The Cardinals, by comparison, are the closest thing the National League has to the Yankees, with recent titles on their resume. Their fans can wait. Plus, while I don’t particularly begrudge Yadier Molina doing his job against Aaron Heilman in a game you probably remember, I detest Tony La Russa for his frantic overmanaging, cynical browbeating of the press corps and chronic need to call attention to himself. So I’m for Texas — but only mildly. Gray-bearded Lance Berkman and high-flying David Freese and the indomitable, carved-from-granite El Hombre have all put on quite a show, and I wouldn’t be that disappointed to see them find a happy ending at the end of their highly unlikely tale.

But back to a theme that’s intrigued me all year: storytelling. Both the Cardinals and the Rangers are terrific teams made up of unbelievable athletes whose lives are consumed by baseball. Neftali Feliz isn’t a choker any more than Freese is gritty or clutch or possessed of the magical quality of knowing how to win. (And if God told Josh Hamilton he was meant to hit a homer, he left out that there was a celestial check mark by Freese’s name too.)

Still, storytelling is how we fans navigate the hours and days and weeks and years, because that’s how we’re wired. And oh what storytelling awaits these teams, should St. Louis win Game 7. Should that happen, it will be a good decade at least before a Cardinals fan concedes defeat, having escaped the hangman in such thrilling fashion not once but twice in the dwindling hours of October.
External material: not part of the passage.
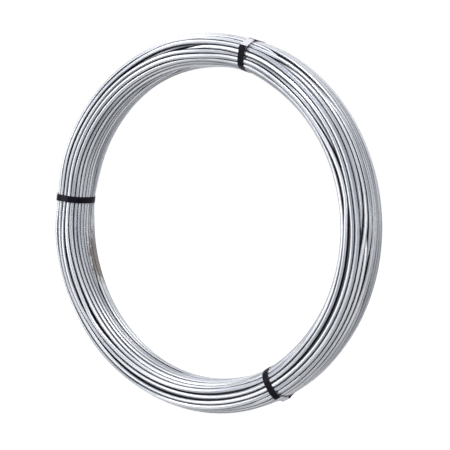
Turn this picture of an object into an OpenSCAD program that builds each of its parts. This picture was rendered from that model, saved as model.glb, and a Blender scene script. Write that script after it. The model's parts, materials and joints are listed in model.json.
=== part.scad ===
// Coil of galvanized wire rod: one long wire wound into a ring, held by three
// steel straps, each closed by a crimped seal. The coil stands on its rim, with
// its axis along +Y and the origin in the middle of its eye. Millimetres.

/* [Wire] */
// Diameter of the galvanized wire
wire_d = 8; // [7:0.5:10]
// Mean gap between neighbouring turns of one column
turn_gap = 0.75; // [0.3:0.05:1.5]
// Gap by which neighbouring columns stand off from lying snug in each other
column_gap = 0.35; // [0:0.05:0.8]

/* [Coil] */
// Diameter of the open eye in the middle of the coil
eye_d = 572; // [400:2:900]
// Columns of turns, side by side across the coil's width
columns = 11; // [9:2:15]
// Turns in each of the two end columns
end_turns = 4; // [3:1:4]
// Turns in the tallest columns
deep_turns = 7; // [7:1:8]

/* [Straps] */
// Width of the steel strap
strap_w = 12.7; // [9:0.1:19]
// Thickness of the steel strap
strap_t = 0.6; // [0.4:0.1:1.2]
// Gap between a strap and the turns that it holds
strap_clearance = 0.3; // [0.2:0.1:0.6]
// Length of the strap's free tail, past its seal
tail_l = 14; // [8:1:20]
// Place of the first strap round the coil
strap_1_angle = 71; // [40:1:100]
// Place of the second strap round the coil
strap_2_angle = 172; // [150:1:210]
// Place of the third strap round the coil
strap_3_angle = 301; // [270:1:330]

/* [Seals] */
// Length of a seal along its strap
seal_l = 22; // [14:1:24]
// Thickness of a seal's sheet
seal_t = 0.8; // [0.5:0.1:1.2]
// Width of each lip that a seal folds under its strap
seal_lip = 3.5; // [2:0.5:4]
// Gap between a seal and the strap inside it
seal_clearance = 0.1; // [0.05:0.05:0.2]
// Width of each of the four crimp notches in a seal's sides
notch_w = 3; // [2:0.5:4]
// Depth of a crimp notch
notch_depth = 1.6; // [1:0.1:2.4]

/* [Hidden] */

// The section is drawn with x along the coil's axis and y away from it. Its
// turns lie in columns, which are counted from the middle one and lie half a
// turn up or down from each other.
wire_r = wire_d / 2;
pitch = wire_d + turn_gap;
column_step = pitch * sqrt(3) / 2 + column_gap;
last = (columns - 1) / 2;
eye_flat = 0.15;
core_reach = wire_r * 0.4;
arc_steps = 6;

function turns(column) =
    let (room = end_turns + last - abs(column))
    room <= deep_turns ? room : deep_turns - (room - deep_turns) % 2;
function column_x(column) = column * column_step;
function crown_y(column) = (turns(column) - 1) / 2 * pitch;

// Outermost columns that are still as tall as the middle of the section
knee = last - (deep_turns - end_turns);
knee_x = column_x(knee);
knee_y = crown_y(knee);
end_x = column_x(last);
end_y = crown_y(last);
eye_wall_y = -knee_y - wire_r + eye_flat;
coil_r = eye_d / 2 - eye_wall_y;

// A strap goes round the eight corner turns at hold_r. Round the two turns at
// the seal it keeps off by the seal's lips too.
hold_r = wire_r + strap_clearance;
seal_hold_r = hold_r + seal_t + seal_clearance;
corners = [
    [end_x, end_y, hold_r], [knee_x, knee_y, hold_r],
    [-knee_x, knee_y, seal_hold_r], [-end_x, end_y, seal_hold_r],
    [-end_x, -end_y, hold_r], [-knee_x, -knee_y, hold_r],
    [knee_x, -knee_y, hold_r], [end_x, -end_y, hold_r],
];

// Direction, away from the coil, of the straight run from one corner to the next
function xy(corner) = [corner.x, corner.y];
function run_angle(i) =
    let (a = corners[i % 8], b = corners[(i + 1) % 8], way = xy(b) - xy(a))
    atan2(way.y, way.x) - acos((a.z - b.z) / norm(way));
function out(angle) = [cos(angle), sin(angle)];

// Points round one corner, at a height over the strap's inner face
function bend(i, height) =
    let (from = run_angle(i + 7), swing = (run_angle(i) - from + 720) % 360)
    [for (k = [0 : arc_steps]) xy(corners[i]) + (corners[i].z + height) * out(from + swing * k / arc_steps)];
function loop(height) = [for (i = [0 : 7]) each bend(i, height)];

// The seal sits at the middle of the run from corner 2 to corner 3, and the
// strap's tail goes on from it, round corner 2.
seal_angle = run_angle(2);
seal_way = out(seal_angle + 90);
bevel_start = xy(corners[2]) + seal_hold_r * out(seal_angle);
bevel_end = xy(corners[3]) + seal_hold_r * out(seal_angle);
seal_at = (bevel_start + bevel_end) / 2;
function tail(height) =
    let (round_corner = bend(2, height), way = out(run_angle(1) - 90))
    concat([round_corner[0] + way * tail_l], round_corner,
        [seal_at + seal_way * (seal_l / 2 + strap_clearance) + height * out(seal_angle)]);
function reversed(points) = [for (i = [len(points) - 1 : -1 : 0]) points[i]];

// Draws its children's section plane where a strap crosses the coil
module across_coil(angle) {
    rotate([0, -angle, 0]) translate([coil_r, 0, 0])
        multmatrix([[0, 1, 0, 0], [1, 0, 0, 0], [0, 0, -1, 0], [0, 0, 0, 1]])
            children();
}

// A plain core with one round ridge for each turn on the outside. The innermost
// turns have a narrow flat, which is the eye's true wall.
module wound_section() {
    difference() {
        union() {
            polygon([
                for (c = [last : -1 : -last]) [column_x(c), crown_y(c) + core_reach],
                [-end_x - core_reach, end_y],
                [-end_x - core_reach, -end_y],
                for (c = [-last : last]) [column_x(c), -crown_y(c) - core_reach],
                [end_x + core_reach, -end_y],
                [end_x + core_reach, end_y],
            ]);
            for (c = [-last : last])
                for (t = [0 : turns(c) - 1])
                    if (t == 0 || t == turns(c) - 1 || abs(c) == last)
                        translate([column_x(c), t * pitch - crown_y(c)])
                            circle(r = wire_r, $fn = 48);
        }
        translate([-end_x, eye_wall_y - wire_d])
            square([2 * end_x, wire_d]);
    }
}

module wire_coil() {
    color("silver")
        rotate([90, 0, 0])
            rotate_extrude($fn = 180)
                translate([coil_r, 0]) rotate(-90) wound_section();
}

module strap(angle) {
    color("darkslategray")
        across_coil(angle) {
            linear_extrude(height = strap_w, center = true)
                difference() {
                    polygon(loop(strap_t));
                    polygon(loop(0));
                }
            linear_extrude(height = strap_w, center = true)
                polygon(concat(tail(2 * strap_t), reversed(tail(strap_t / 2))));
        }
}

module seal(angle) {
    inside_w = strap_w + 2 * seal_clearance;
    inside_h = 2 * strap_t + 2 * seal_clearance;
    outside_w = inside_w + 2 * seal_t;
    outside_h = inside_h + 2 * seal_t;
    color("lightslategray")
        across_coil(angle)
            translate([seal_at.x, seal_at.y, 0]) rotate([0, 0, seal_angle])
                translate([-seal_clearance, 0, 0])
                    difference() {
                        translate([-seal_t, -seal_l / 2, -outside_w / 2])
                            cube([outside_h, seal_l, outside_w]);
                        translate([0, -seal_l, -inside_w / 2])
                            cube([inside_h, 2 * seal_l, inside_w]);
                        translate([-2 * seal_t, -seal_l, -strap_w / 2 + seal_lip])
                            cube([3 * seal_t, 2 * seal_l, strap_w - 2 * seal_lip]);
                        for (side = [-1, 1])
                            for (place = [-1, 1])
                                translate([outside_h / 2, place * seal_l / 4, side * outside_w / 2])
                                    cube([3 * outside_h, notch_w, 2 * notch_depth], center = true);
                    }
}

module strap_1() { strap(strap_1_angle); }
module strap_2() { strap(strap_2_angle); }
module strap_3() { strap(strap_3_angle); }
module seal_1() { seal(strap_1_angle); }
module seal_2() { seal(strap_2_angle); }
module seal_3() { seal(strap_3_angle); }

wire_coil();
strap_1();
strap_2();
strap_3();
seal_1();
seal_2();
seal_3();
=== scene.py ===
# A coil of galvanized wire rod, standing on its rim: one long wire wound into a
# ring, held by three flat steel straps, each closed by a crimped seal.
import itertools
import json
import math

import bmesh
import bpy
import numpy as np
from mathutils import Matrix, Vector


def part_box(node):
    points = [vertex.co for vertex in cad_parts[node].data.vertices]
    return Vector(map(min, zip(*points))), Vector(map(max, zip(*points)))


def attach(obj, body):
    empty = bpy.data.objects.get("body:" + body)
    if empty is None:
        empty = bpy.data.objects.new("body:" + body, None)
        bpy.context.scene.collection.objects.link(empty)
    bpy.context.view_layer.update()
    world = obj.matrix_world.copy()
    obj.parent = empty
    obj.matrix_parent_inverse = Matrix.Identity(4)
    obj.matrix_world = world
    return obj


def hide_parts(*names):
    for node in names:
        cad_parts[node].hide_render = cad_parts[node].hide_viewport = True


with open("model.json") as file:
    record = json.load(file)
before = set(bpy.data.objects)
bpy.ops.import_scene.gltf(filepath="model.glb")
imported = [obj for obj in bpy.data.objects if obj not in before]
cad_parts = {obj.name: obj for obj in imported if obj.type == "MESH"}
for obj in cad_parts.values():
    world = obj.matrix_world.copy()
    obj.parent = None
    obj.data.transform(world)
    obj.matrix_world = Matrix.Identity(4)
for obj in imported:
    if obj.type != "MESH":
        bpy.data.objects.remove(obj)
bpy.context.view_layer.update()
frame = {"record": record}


# ---- The ring that the turns fill -------------------------------------------
# The coil's own size comes from its solid. A place on it is an angle round the
# ring, from +X towards +Z, and a point on the section there, as how far along the
# axis and how far out it lies. Three straps pinch the section together.
low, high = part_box("wire_coil")
eye_r = frame["record"]["mounts"][0]["dims"]["r_mm"] / 1000
rim_r = (high.z - low.z) / 2
ring_r = (rim_r + eye_r) / 2
ring_half = np.array([(high.y - low.y) / 2, (rim_r - eye_r) / 2])
strap_angles = (71, 172, 301)  # degrees round the ring
strap_half = np.array([(0.0395, 0.0284), (0.0385, 0.0302), (0.0395, 0.0298)])  # of the section
strap_shift = np.array([(0.0040, 0.0004), (0.0007, -0.0025), (-0.0050, 0.0016)])  # of its middle
strap_reach = 12  # degrees to either side over which a strap is felt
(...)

On the flip side, the Rangers will graduate to the ranks of the star-crossed, playing 2012 with the Sword of Davidfreese hanging over their heads. And if 2012 doesn’t bring them that title, look out. They’ll be in Cubs and Indians territory.

The other potential outcome is less dramatic, and from a neutral point of view much kinder: If Texas wins tonight, they enter baseball’s promised land, while this year’s Cardinals team remains forever beloved.
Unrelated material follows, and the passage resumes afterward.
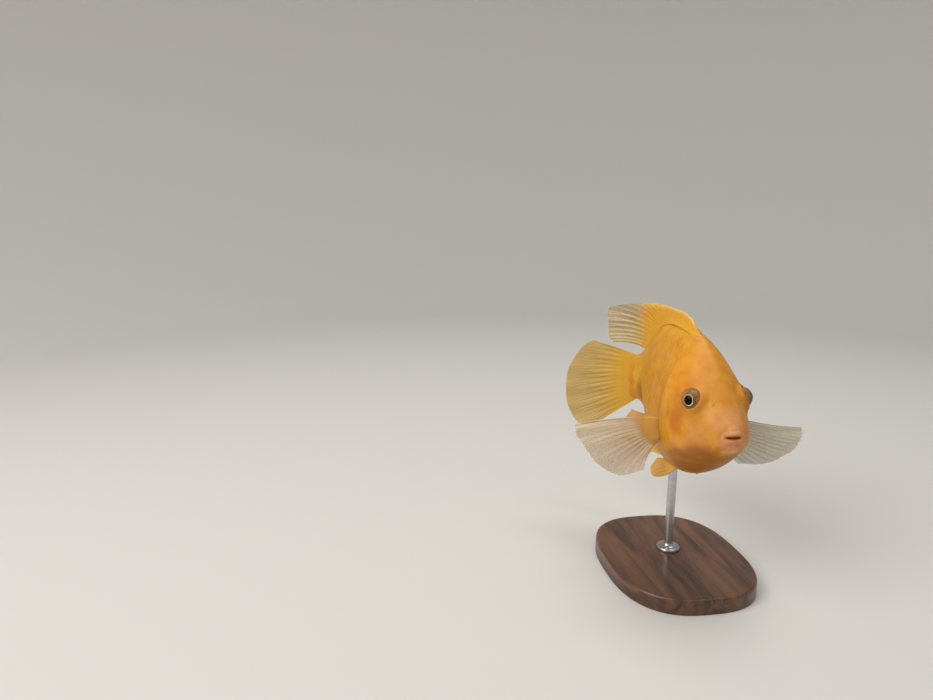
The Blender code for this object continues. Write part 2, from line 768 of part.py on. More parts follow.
def build_pectoral(tree, side_sign, name, tips, bow):
    """A pectoral fin, spread out sideways to brake, on a fleshy base behind the gill cover."""
    back_of, up_of = along(PECTORAL_BACK), along(PECTORAL_UP)

    def angle_of(t):
        return angle_at(back_of(t), up_of(t), side_sign)

    def sheet(t, r):
        start = Vector(skin_point(back_of(t), angle_of(t))) + Vector((0, side_sign * GAP, 0))
        return place(*bowed(start, paired_tip(tips, t, side_sign), Vector(bow), r))

    def ridge(t, r):
        fleshy = PECTORAL_FLESH * (1 - smooth_step(r / PECTORAL_FLESH_REACH))
        return fleshy + PECTORAL_RIDGE * (1 - RIDGE_FADE * r)

    root = skin_root(tree, back_of, angle_of, PECTORAL_ROOT)
    return Fin(name, PECTORAL_SUPPORTS, 7, root, sheet, ridge, lambda t: 0.0).build()


def build_pelvic(tree, side_sign, name):
    """A pelvic fin, folded back under the belly."""
    back_of = along(PELVIC_BACK)

    def angle_of(t):
        return side_sign * PELVIC_ANGLE

    def sheet(t, r):
        start = Vector(skin_point(back_of(t), angle_of(t))) - Vector((0, 0, GAP))
        return place(*bowed(start, paired_tip(PELVIC_TIPS, t, side_sign), Vector(PELVIC_BOW), r))

    def ridge(t, r):
        return PELVIC_RIDGE * (1 - RIDGE_FADE * r)

    root = skin_root(tree, back_of, angle_of, PELVIC_ROOT)
    return Fin(name, PELVIC_SUPPORTS, 6, root, sheet, ridge, lambda t: 0.0).build()


def rounded_outline(width, length):
    """Points round a soft-cornered oval, as wide as a share of a circle's power curve."""
    made = []
    for k in range(BASE_SIDES):
        a = 2 * math.pi * k / BASE_SIDES
        c, s = math.cos(a), math.sin(a)
        made.append((math.copysign(abs(c) ** BASE_ROUNDNESS, c) * width / 2,
                     math.copysign(abs(s) ** BASE_ROUNDNESS, s) * length / 2))
    return made


def build_base():
    shape = bmesh.new()
    face = shape.faces.new([shape.verts.new((x, y, 0)) for x, y in rounded_outline(BASE_WIDTH, BASE_LENGTH)])
    raised = bmesh.ops.extrude_face_region(shape, geom=[face])["geom"]
    lifted = [v for v in raised if isinstance(v, bmesh.types.BMVert)]
    bmesh.ops.translate(shape, verts=lifted, vec=(0, 0, BASE_THICK))
    rim = [e for e in shape.edges if all(v.co.z > BASE_THICK / 2 for v in e.verts)]
    bmesh.ops.bevel(shape, geom=rim, offset=BASE_BEVEL, segments=2, affect="EDGES", profile=0.5)
    bmesh.ops.recalc_face_normals(shape, faces=shape.faces)
    mesh = bpy.data.meshes.new("stand_base")
    shape.to_mesh(mesh)
    shape.free()
    mesh.materials.append(material("stand_wood"))
    bpy.context.scene.collection.objects.link(bpy.data.objects.new("stand_base", mesh))


def build_rod(tree):
    """The rod, turned with a foot, its top cut to the belly."""
    foot = place(ROD_BACK, 0, 0)

    def belly_height(x, y):
        return tree.ray_cast(Vector((x, y, 0)), Vector((0, 0, 1)))[0].z - GAP

    rings = []
    for radius, height in FOOT_PROFILE + ((ROD_RADIUS, None),):
        ring = []
        for k in range(ROD_SIDES):
            a = 2 * math.pi * k / ROD_SIDES
            x, y = foot.x + radius * math.cos(a), foot.y + radius * math.sin(a)
            z = belly_height(x, y) if height is None else BASE_THICK + GAP + height
            ring.append(Vector((x, y, z)))
        rings.append(ring)
    start = Vector((foot.x, foot.y, BASE_THICK + GAP))
    end = Vector((foot.x, foot.y, belly_height(foot.x, foot.y)))
    loft("stand_rod", rings, "stand_metal", start, end)


def main():
    clear_scene()
    head = head_loft()
    tree = body_tree((head, trunk_loft(), stalk_loft()))
    finish_head(head)
    build_median_fin(tree, "dorsal_fin", 1, DORSAL_SUPPORTS, DORSAL_BASE, DORSAL_TIPS,
                     DORSAL_SPINY_SHARE, DORSAL_RIDGE)
    build_median_fin(tree, "anal_fin", -1, ANAL_SUPPORTS, ANAL_BASE, ANAL_TIPS,
                     ANAL_SPINY_SHARE, ANAL_RIDGE)
    build_caudal()
    build_pectoral(tree, 1, "pectoral_fin_left", LEFT_PECTORAL_TIPS, LEFT_PECTORAL_BOW)
    build_pectoral(tree, -1, "pectoral_fin_right", RIGHT_PECTORAL_TIPS, RIGHT_PECTORAL_BOW)
    build_pelvic(tree, 1, "pelvic_fin_left")
    build_pelvic(tree, -1, "pelvic_fin_right")
    build_base()
    build_rod(tree)


main()
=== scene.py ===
"""Looks of the still, life-size blood parrot cichlid on its display stand.

Body coordinates are in millimetres along a straight fish: back from the snout, side to the fish's
left, and up from the line of the mouth. place() bends them along the spine, tips the nose up and
sets the fish on its stand, in metres in the frame's own axes. The shape's driving values are those
of the solids, so that every piece lies where its solids are.
"""

import math

import bpy
import numpy as np
from mathutils import Matrix, Vector


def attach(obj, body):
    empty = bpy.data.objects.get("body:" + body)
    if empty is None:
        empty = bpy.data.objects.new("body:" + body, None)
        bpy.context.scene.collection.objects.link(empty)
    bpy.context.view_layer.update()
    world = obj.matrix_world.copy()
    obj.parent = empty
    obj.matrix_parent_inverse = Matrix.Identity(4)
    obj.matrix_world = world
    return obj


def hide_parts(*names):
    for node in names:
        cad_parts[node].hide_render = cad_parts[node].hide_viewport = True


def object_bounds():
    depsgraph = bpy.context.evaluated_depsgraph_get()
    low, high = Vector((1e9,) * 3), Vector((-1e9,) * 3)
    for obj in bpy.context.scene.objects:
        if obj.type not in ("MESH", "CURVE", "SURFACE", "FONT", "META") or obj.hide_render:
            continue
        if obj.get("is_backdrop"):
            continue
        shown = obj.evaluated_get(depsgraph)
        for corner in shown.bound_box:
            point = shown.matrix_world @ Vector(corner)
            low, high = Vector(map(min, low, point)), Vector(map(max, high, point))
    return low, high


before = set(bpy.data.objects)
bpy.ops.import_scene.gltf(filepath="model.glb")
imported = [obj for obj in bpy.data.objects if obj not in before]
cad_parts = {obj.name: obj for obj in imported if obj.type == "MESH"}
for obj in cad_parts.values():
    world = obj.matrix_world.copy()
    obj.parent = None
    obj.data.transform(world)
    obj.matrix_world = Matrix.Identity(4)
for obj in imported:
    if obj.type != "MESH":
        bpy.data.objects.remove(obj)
CAD_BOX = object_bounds()

MM = 0.001

# Pose
MOUTH_HEIGHT = 104.0
STAND_BACK = 60.0
NOSE_UP = math.radians(5.6)
# Distance back, and how far the spine has turned in degrees
BEND = ((0.0, 0.0), (75.0, 0.0), (88.0, 1.2), (97.0, 5.5), (106.0, 13.5), (114.0, 24.0),
        (122.0, 33.5), (133.0, 45.5), (143.0, 56.5), (155.0, 66.0), (165.0, 70.5), (190.0, 73.0))
SPINE_STEP = 0.5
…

Either way, I’ll be watching. And with this kind of baseball upon us, something tells me I’ll be awake.

11 comments to Another Day of Life

  • kd bart

    How can Nelson Cruz not be playing deep enough to allow no ball to go over his head, unless it is headed out of the ballpark, in that bottom of the 9th situation? Not only wasn’t he playing deep enough but he got a poor break on the ball and then drifted back on it toward the wall which he never did reach. The ball hit half way up the wall. A competent right fielder makes that play. Someone like Endy Chavez. Who was on the bench for Texas.

  • BG

    I cringe with the fact this game will more than likely knock ’86 game 6 down a notch in the “greatest world series games ever” lists that come out every so often!

  • March'62

    That made the Mets’ ’86 comeback look like a piece of cake.

  • Joe D.

    Hi Jason,

    This time I went to sleep after “God Bless America” was sung so missed all the excitement. Gather a lot of people did.
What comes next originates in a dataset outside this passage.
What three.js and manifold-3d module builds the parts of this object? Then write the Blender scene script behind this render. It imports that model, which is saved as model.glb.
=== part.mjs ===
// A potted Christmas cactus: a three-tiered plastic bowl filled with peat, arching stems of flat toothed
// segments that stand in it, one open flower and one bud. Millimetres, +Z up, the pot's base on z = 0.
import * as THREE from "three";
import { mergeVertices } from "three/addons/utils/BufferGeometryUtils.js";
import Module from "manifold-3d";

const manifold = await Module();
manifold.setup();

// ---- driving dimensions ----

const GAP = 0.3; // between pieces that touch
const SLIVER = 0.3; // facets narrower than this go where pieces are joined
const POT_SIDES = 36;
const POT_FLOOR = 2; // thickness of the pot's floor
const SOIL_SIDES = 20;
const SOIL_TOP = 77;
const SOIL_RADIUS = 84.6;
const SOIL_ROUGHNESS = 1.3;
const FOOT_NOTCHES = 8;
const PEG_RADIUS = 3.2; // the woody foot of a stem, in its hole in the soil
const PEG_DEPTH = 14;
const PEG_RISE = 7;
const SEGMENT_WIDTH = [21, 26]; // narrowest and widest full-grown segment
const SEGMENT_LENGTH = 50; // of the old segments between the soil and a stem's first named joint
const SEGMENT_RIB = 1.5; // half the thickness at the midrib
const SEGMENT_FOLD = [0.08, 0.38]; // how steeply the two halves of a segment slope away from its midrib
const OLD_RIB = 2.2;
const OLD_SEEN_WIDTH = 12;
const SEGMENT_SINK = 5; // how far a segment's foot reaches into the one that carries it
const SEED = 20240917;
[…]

    But from watching the videos and reading all the recaps it sounds like a combination of game sixes from 1986 and 1975.

    1986 not because of the comebacks (i.e., after home runs put the visiting team ahead, etc.) but because third baseman Ray Knight could have been the goat when his seventh inning throwing error eventually led to the go-ahead run for Boston. Last night we saw third baseman David Freeze drop a routine pop up that even Louis Castillo could have caught allowing the Rangers to take the lead. He could have also been the goat if it wasn’t for his two-out triple in the ninth that tied it (which actually could have won it had he not made that error).

    The Cards also came back from being three runs down and won it with Freeze’s walk off homer, abet, one inning earlier than Fisk did in 1975.

    The only difference between this game six and those other two is that while all three were dramatic and exciting, last night’s contest not well played with too many errors and mental mistakes. Guess that’s why some of us lost interest.

    • kd bart

      Game Six in 1986 was rather poorly played game. Overall, there were five errors

      • Joe D.

        Not completely because last night’s miscues occured on simple plays as an infield pop and routine fly and occurred in less pressuring situations with nobody on base or nobody out.

        In 1986 many of the miscues came on plays in tight situations. Knight took an extra base and eventually scored on Heep’s double play but Boston’s error didn’t create an extra base runner or provide an extra out. Boston’s next miscue could have indeed been costly when they tried to get the force at second in the ninth on a bang-bang play but the Mets failed to score. And we all know what happened with Boston’s third.

        Knight’s throwing error was indeed costly. Elster’s error in the ninth was erased on a double play.

        That game was a bit sloppy but not at all like it was last night – except, of course, for that bottom of the tenth and that was more about pitchers crumbling under the pressure of the situation and Buckner’s glove being so soft that the infield dirt caused the webbing to curl in as he was setting himself up to make the play.

  • Rob D.

    Got home from work to watch the last 4 innings. Unreal. How many of us thought of 1986..two runs down, two out, two strikes. What makes 86 better (for me), is, one, it was the Mets, and two, the Mets had the bases empty and two out, two strikes. The Cards had men on in all the latter innings.

    That game made me realize how much I STILL hate the Cardinals.

  • [...] the greatest World Series Game Six ever (let Cardinal blogs blow the trumpets on behalf of the 2011 version, we’ll take Mookie and Buckner for eternity, thank you very [...]

  • I cringe with the fact this game will more than likely knock ’86 game 6 down a notch in the “greatest world series games ever” lists that come out every so often!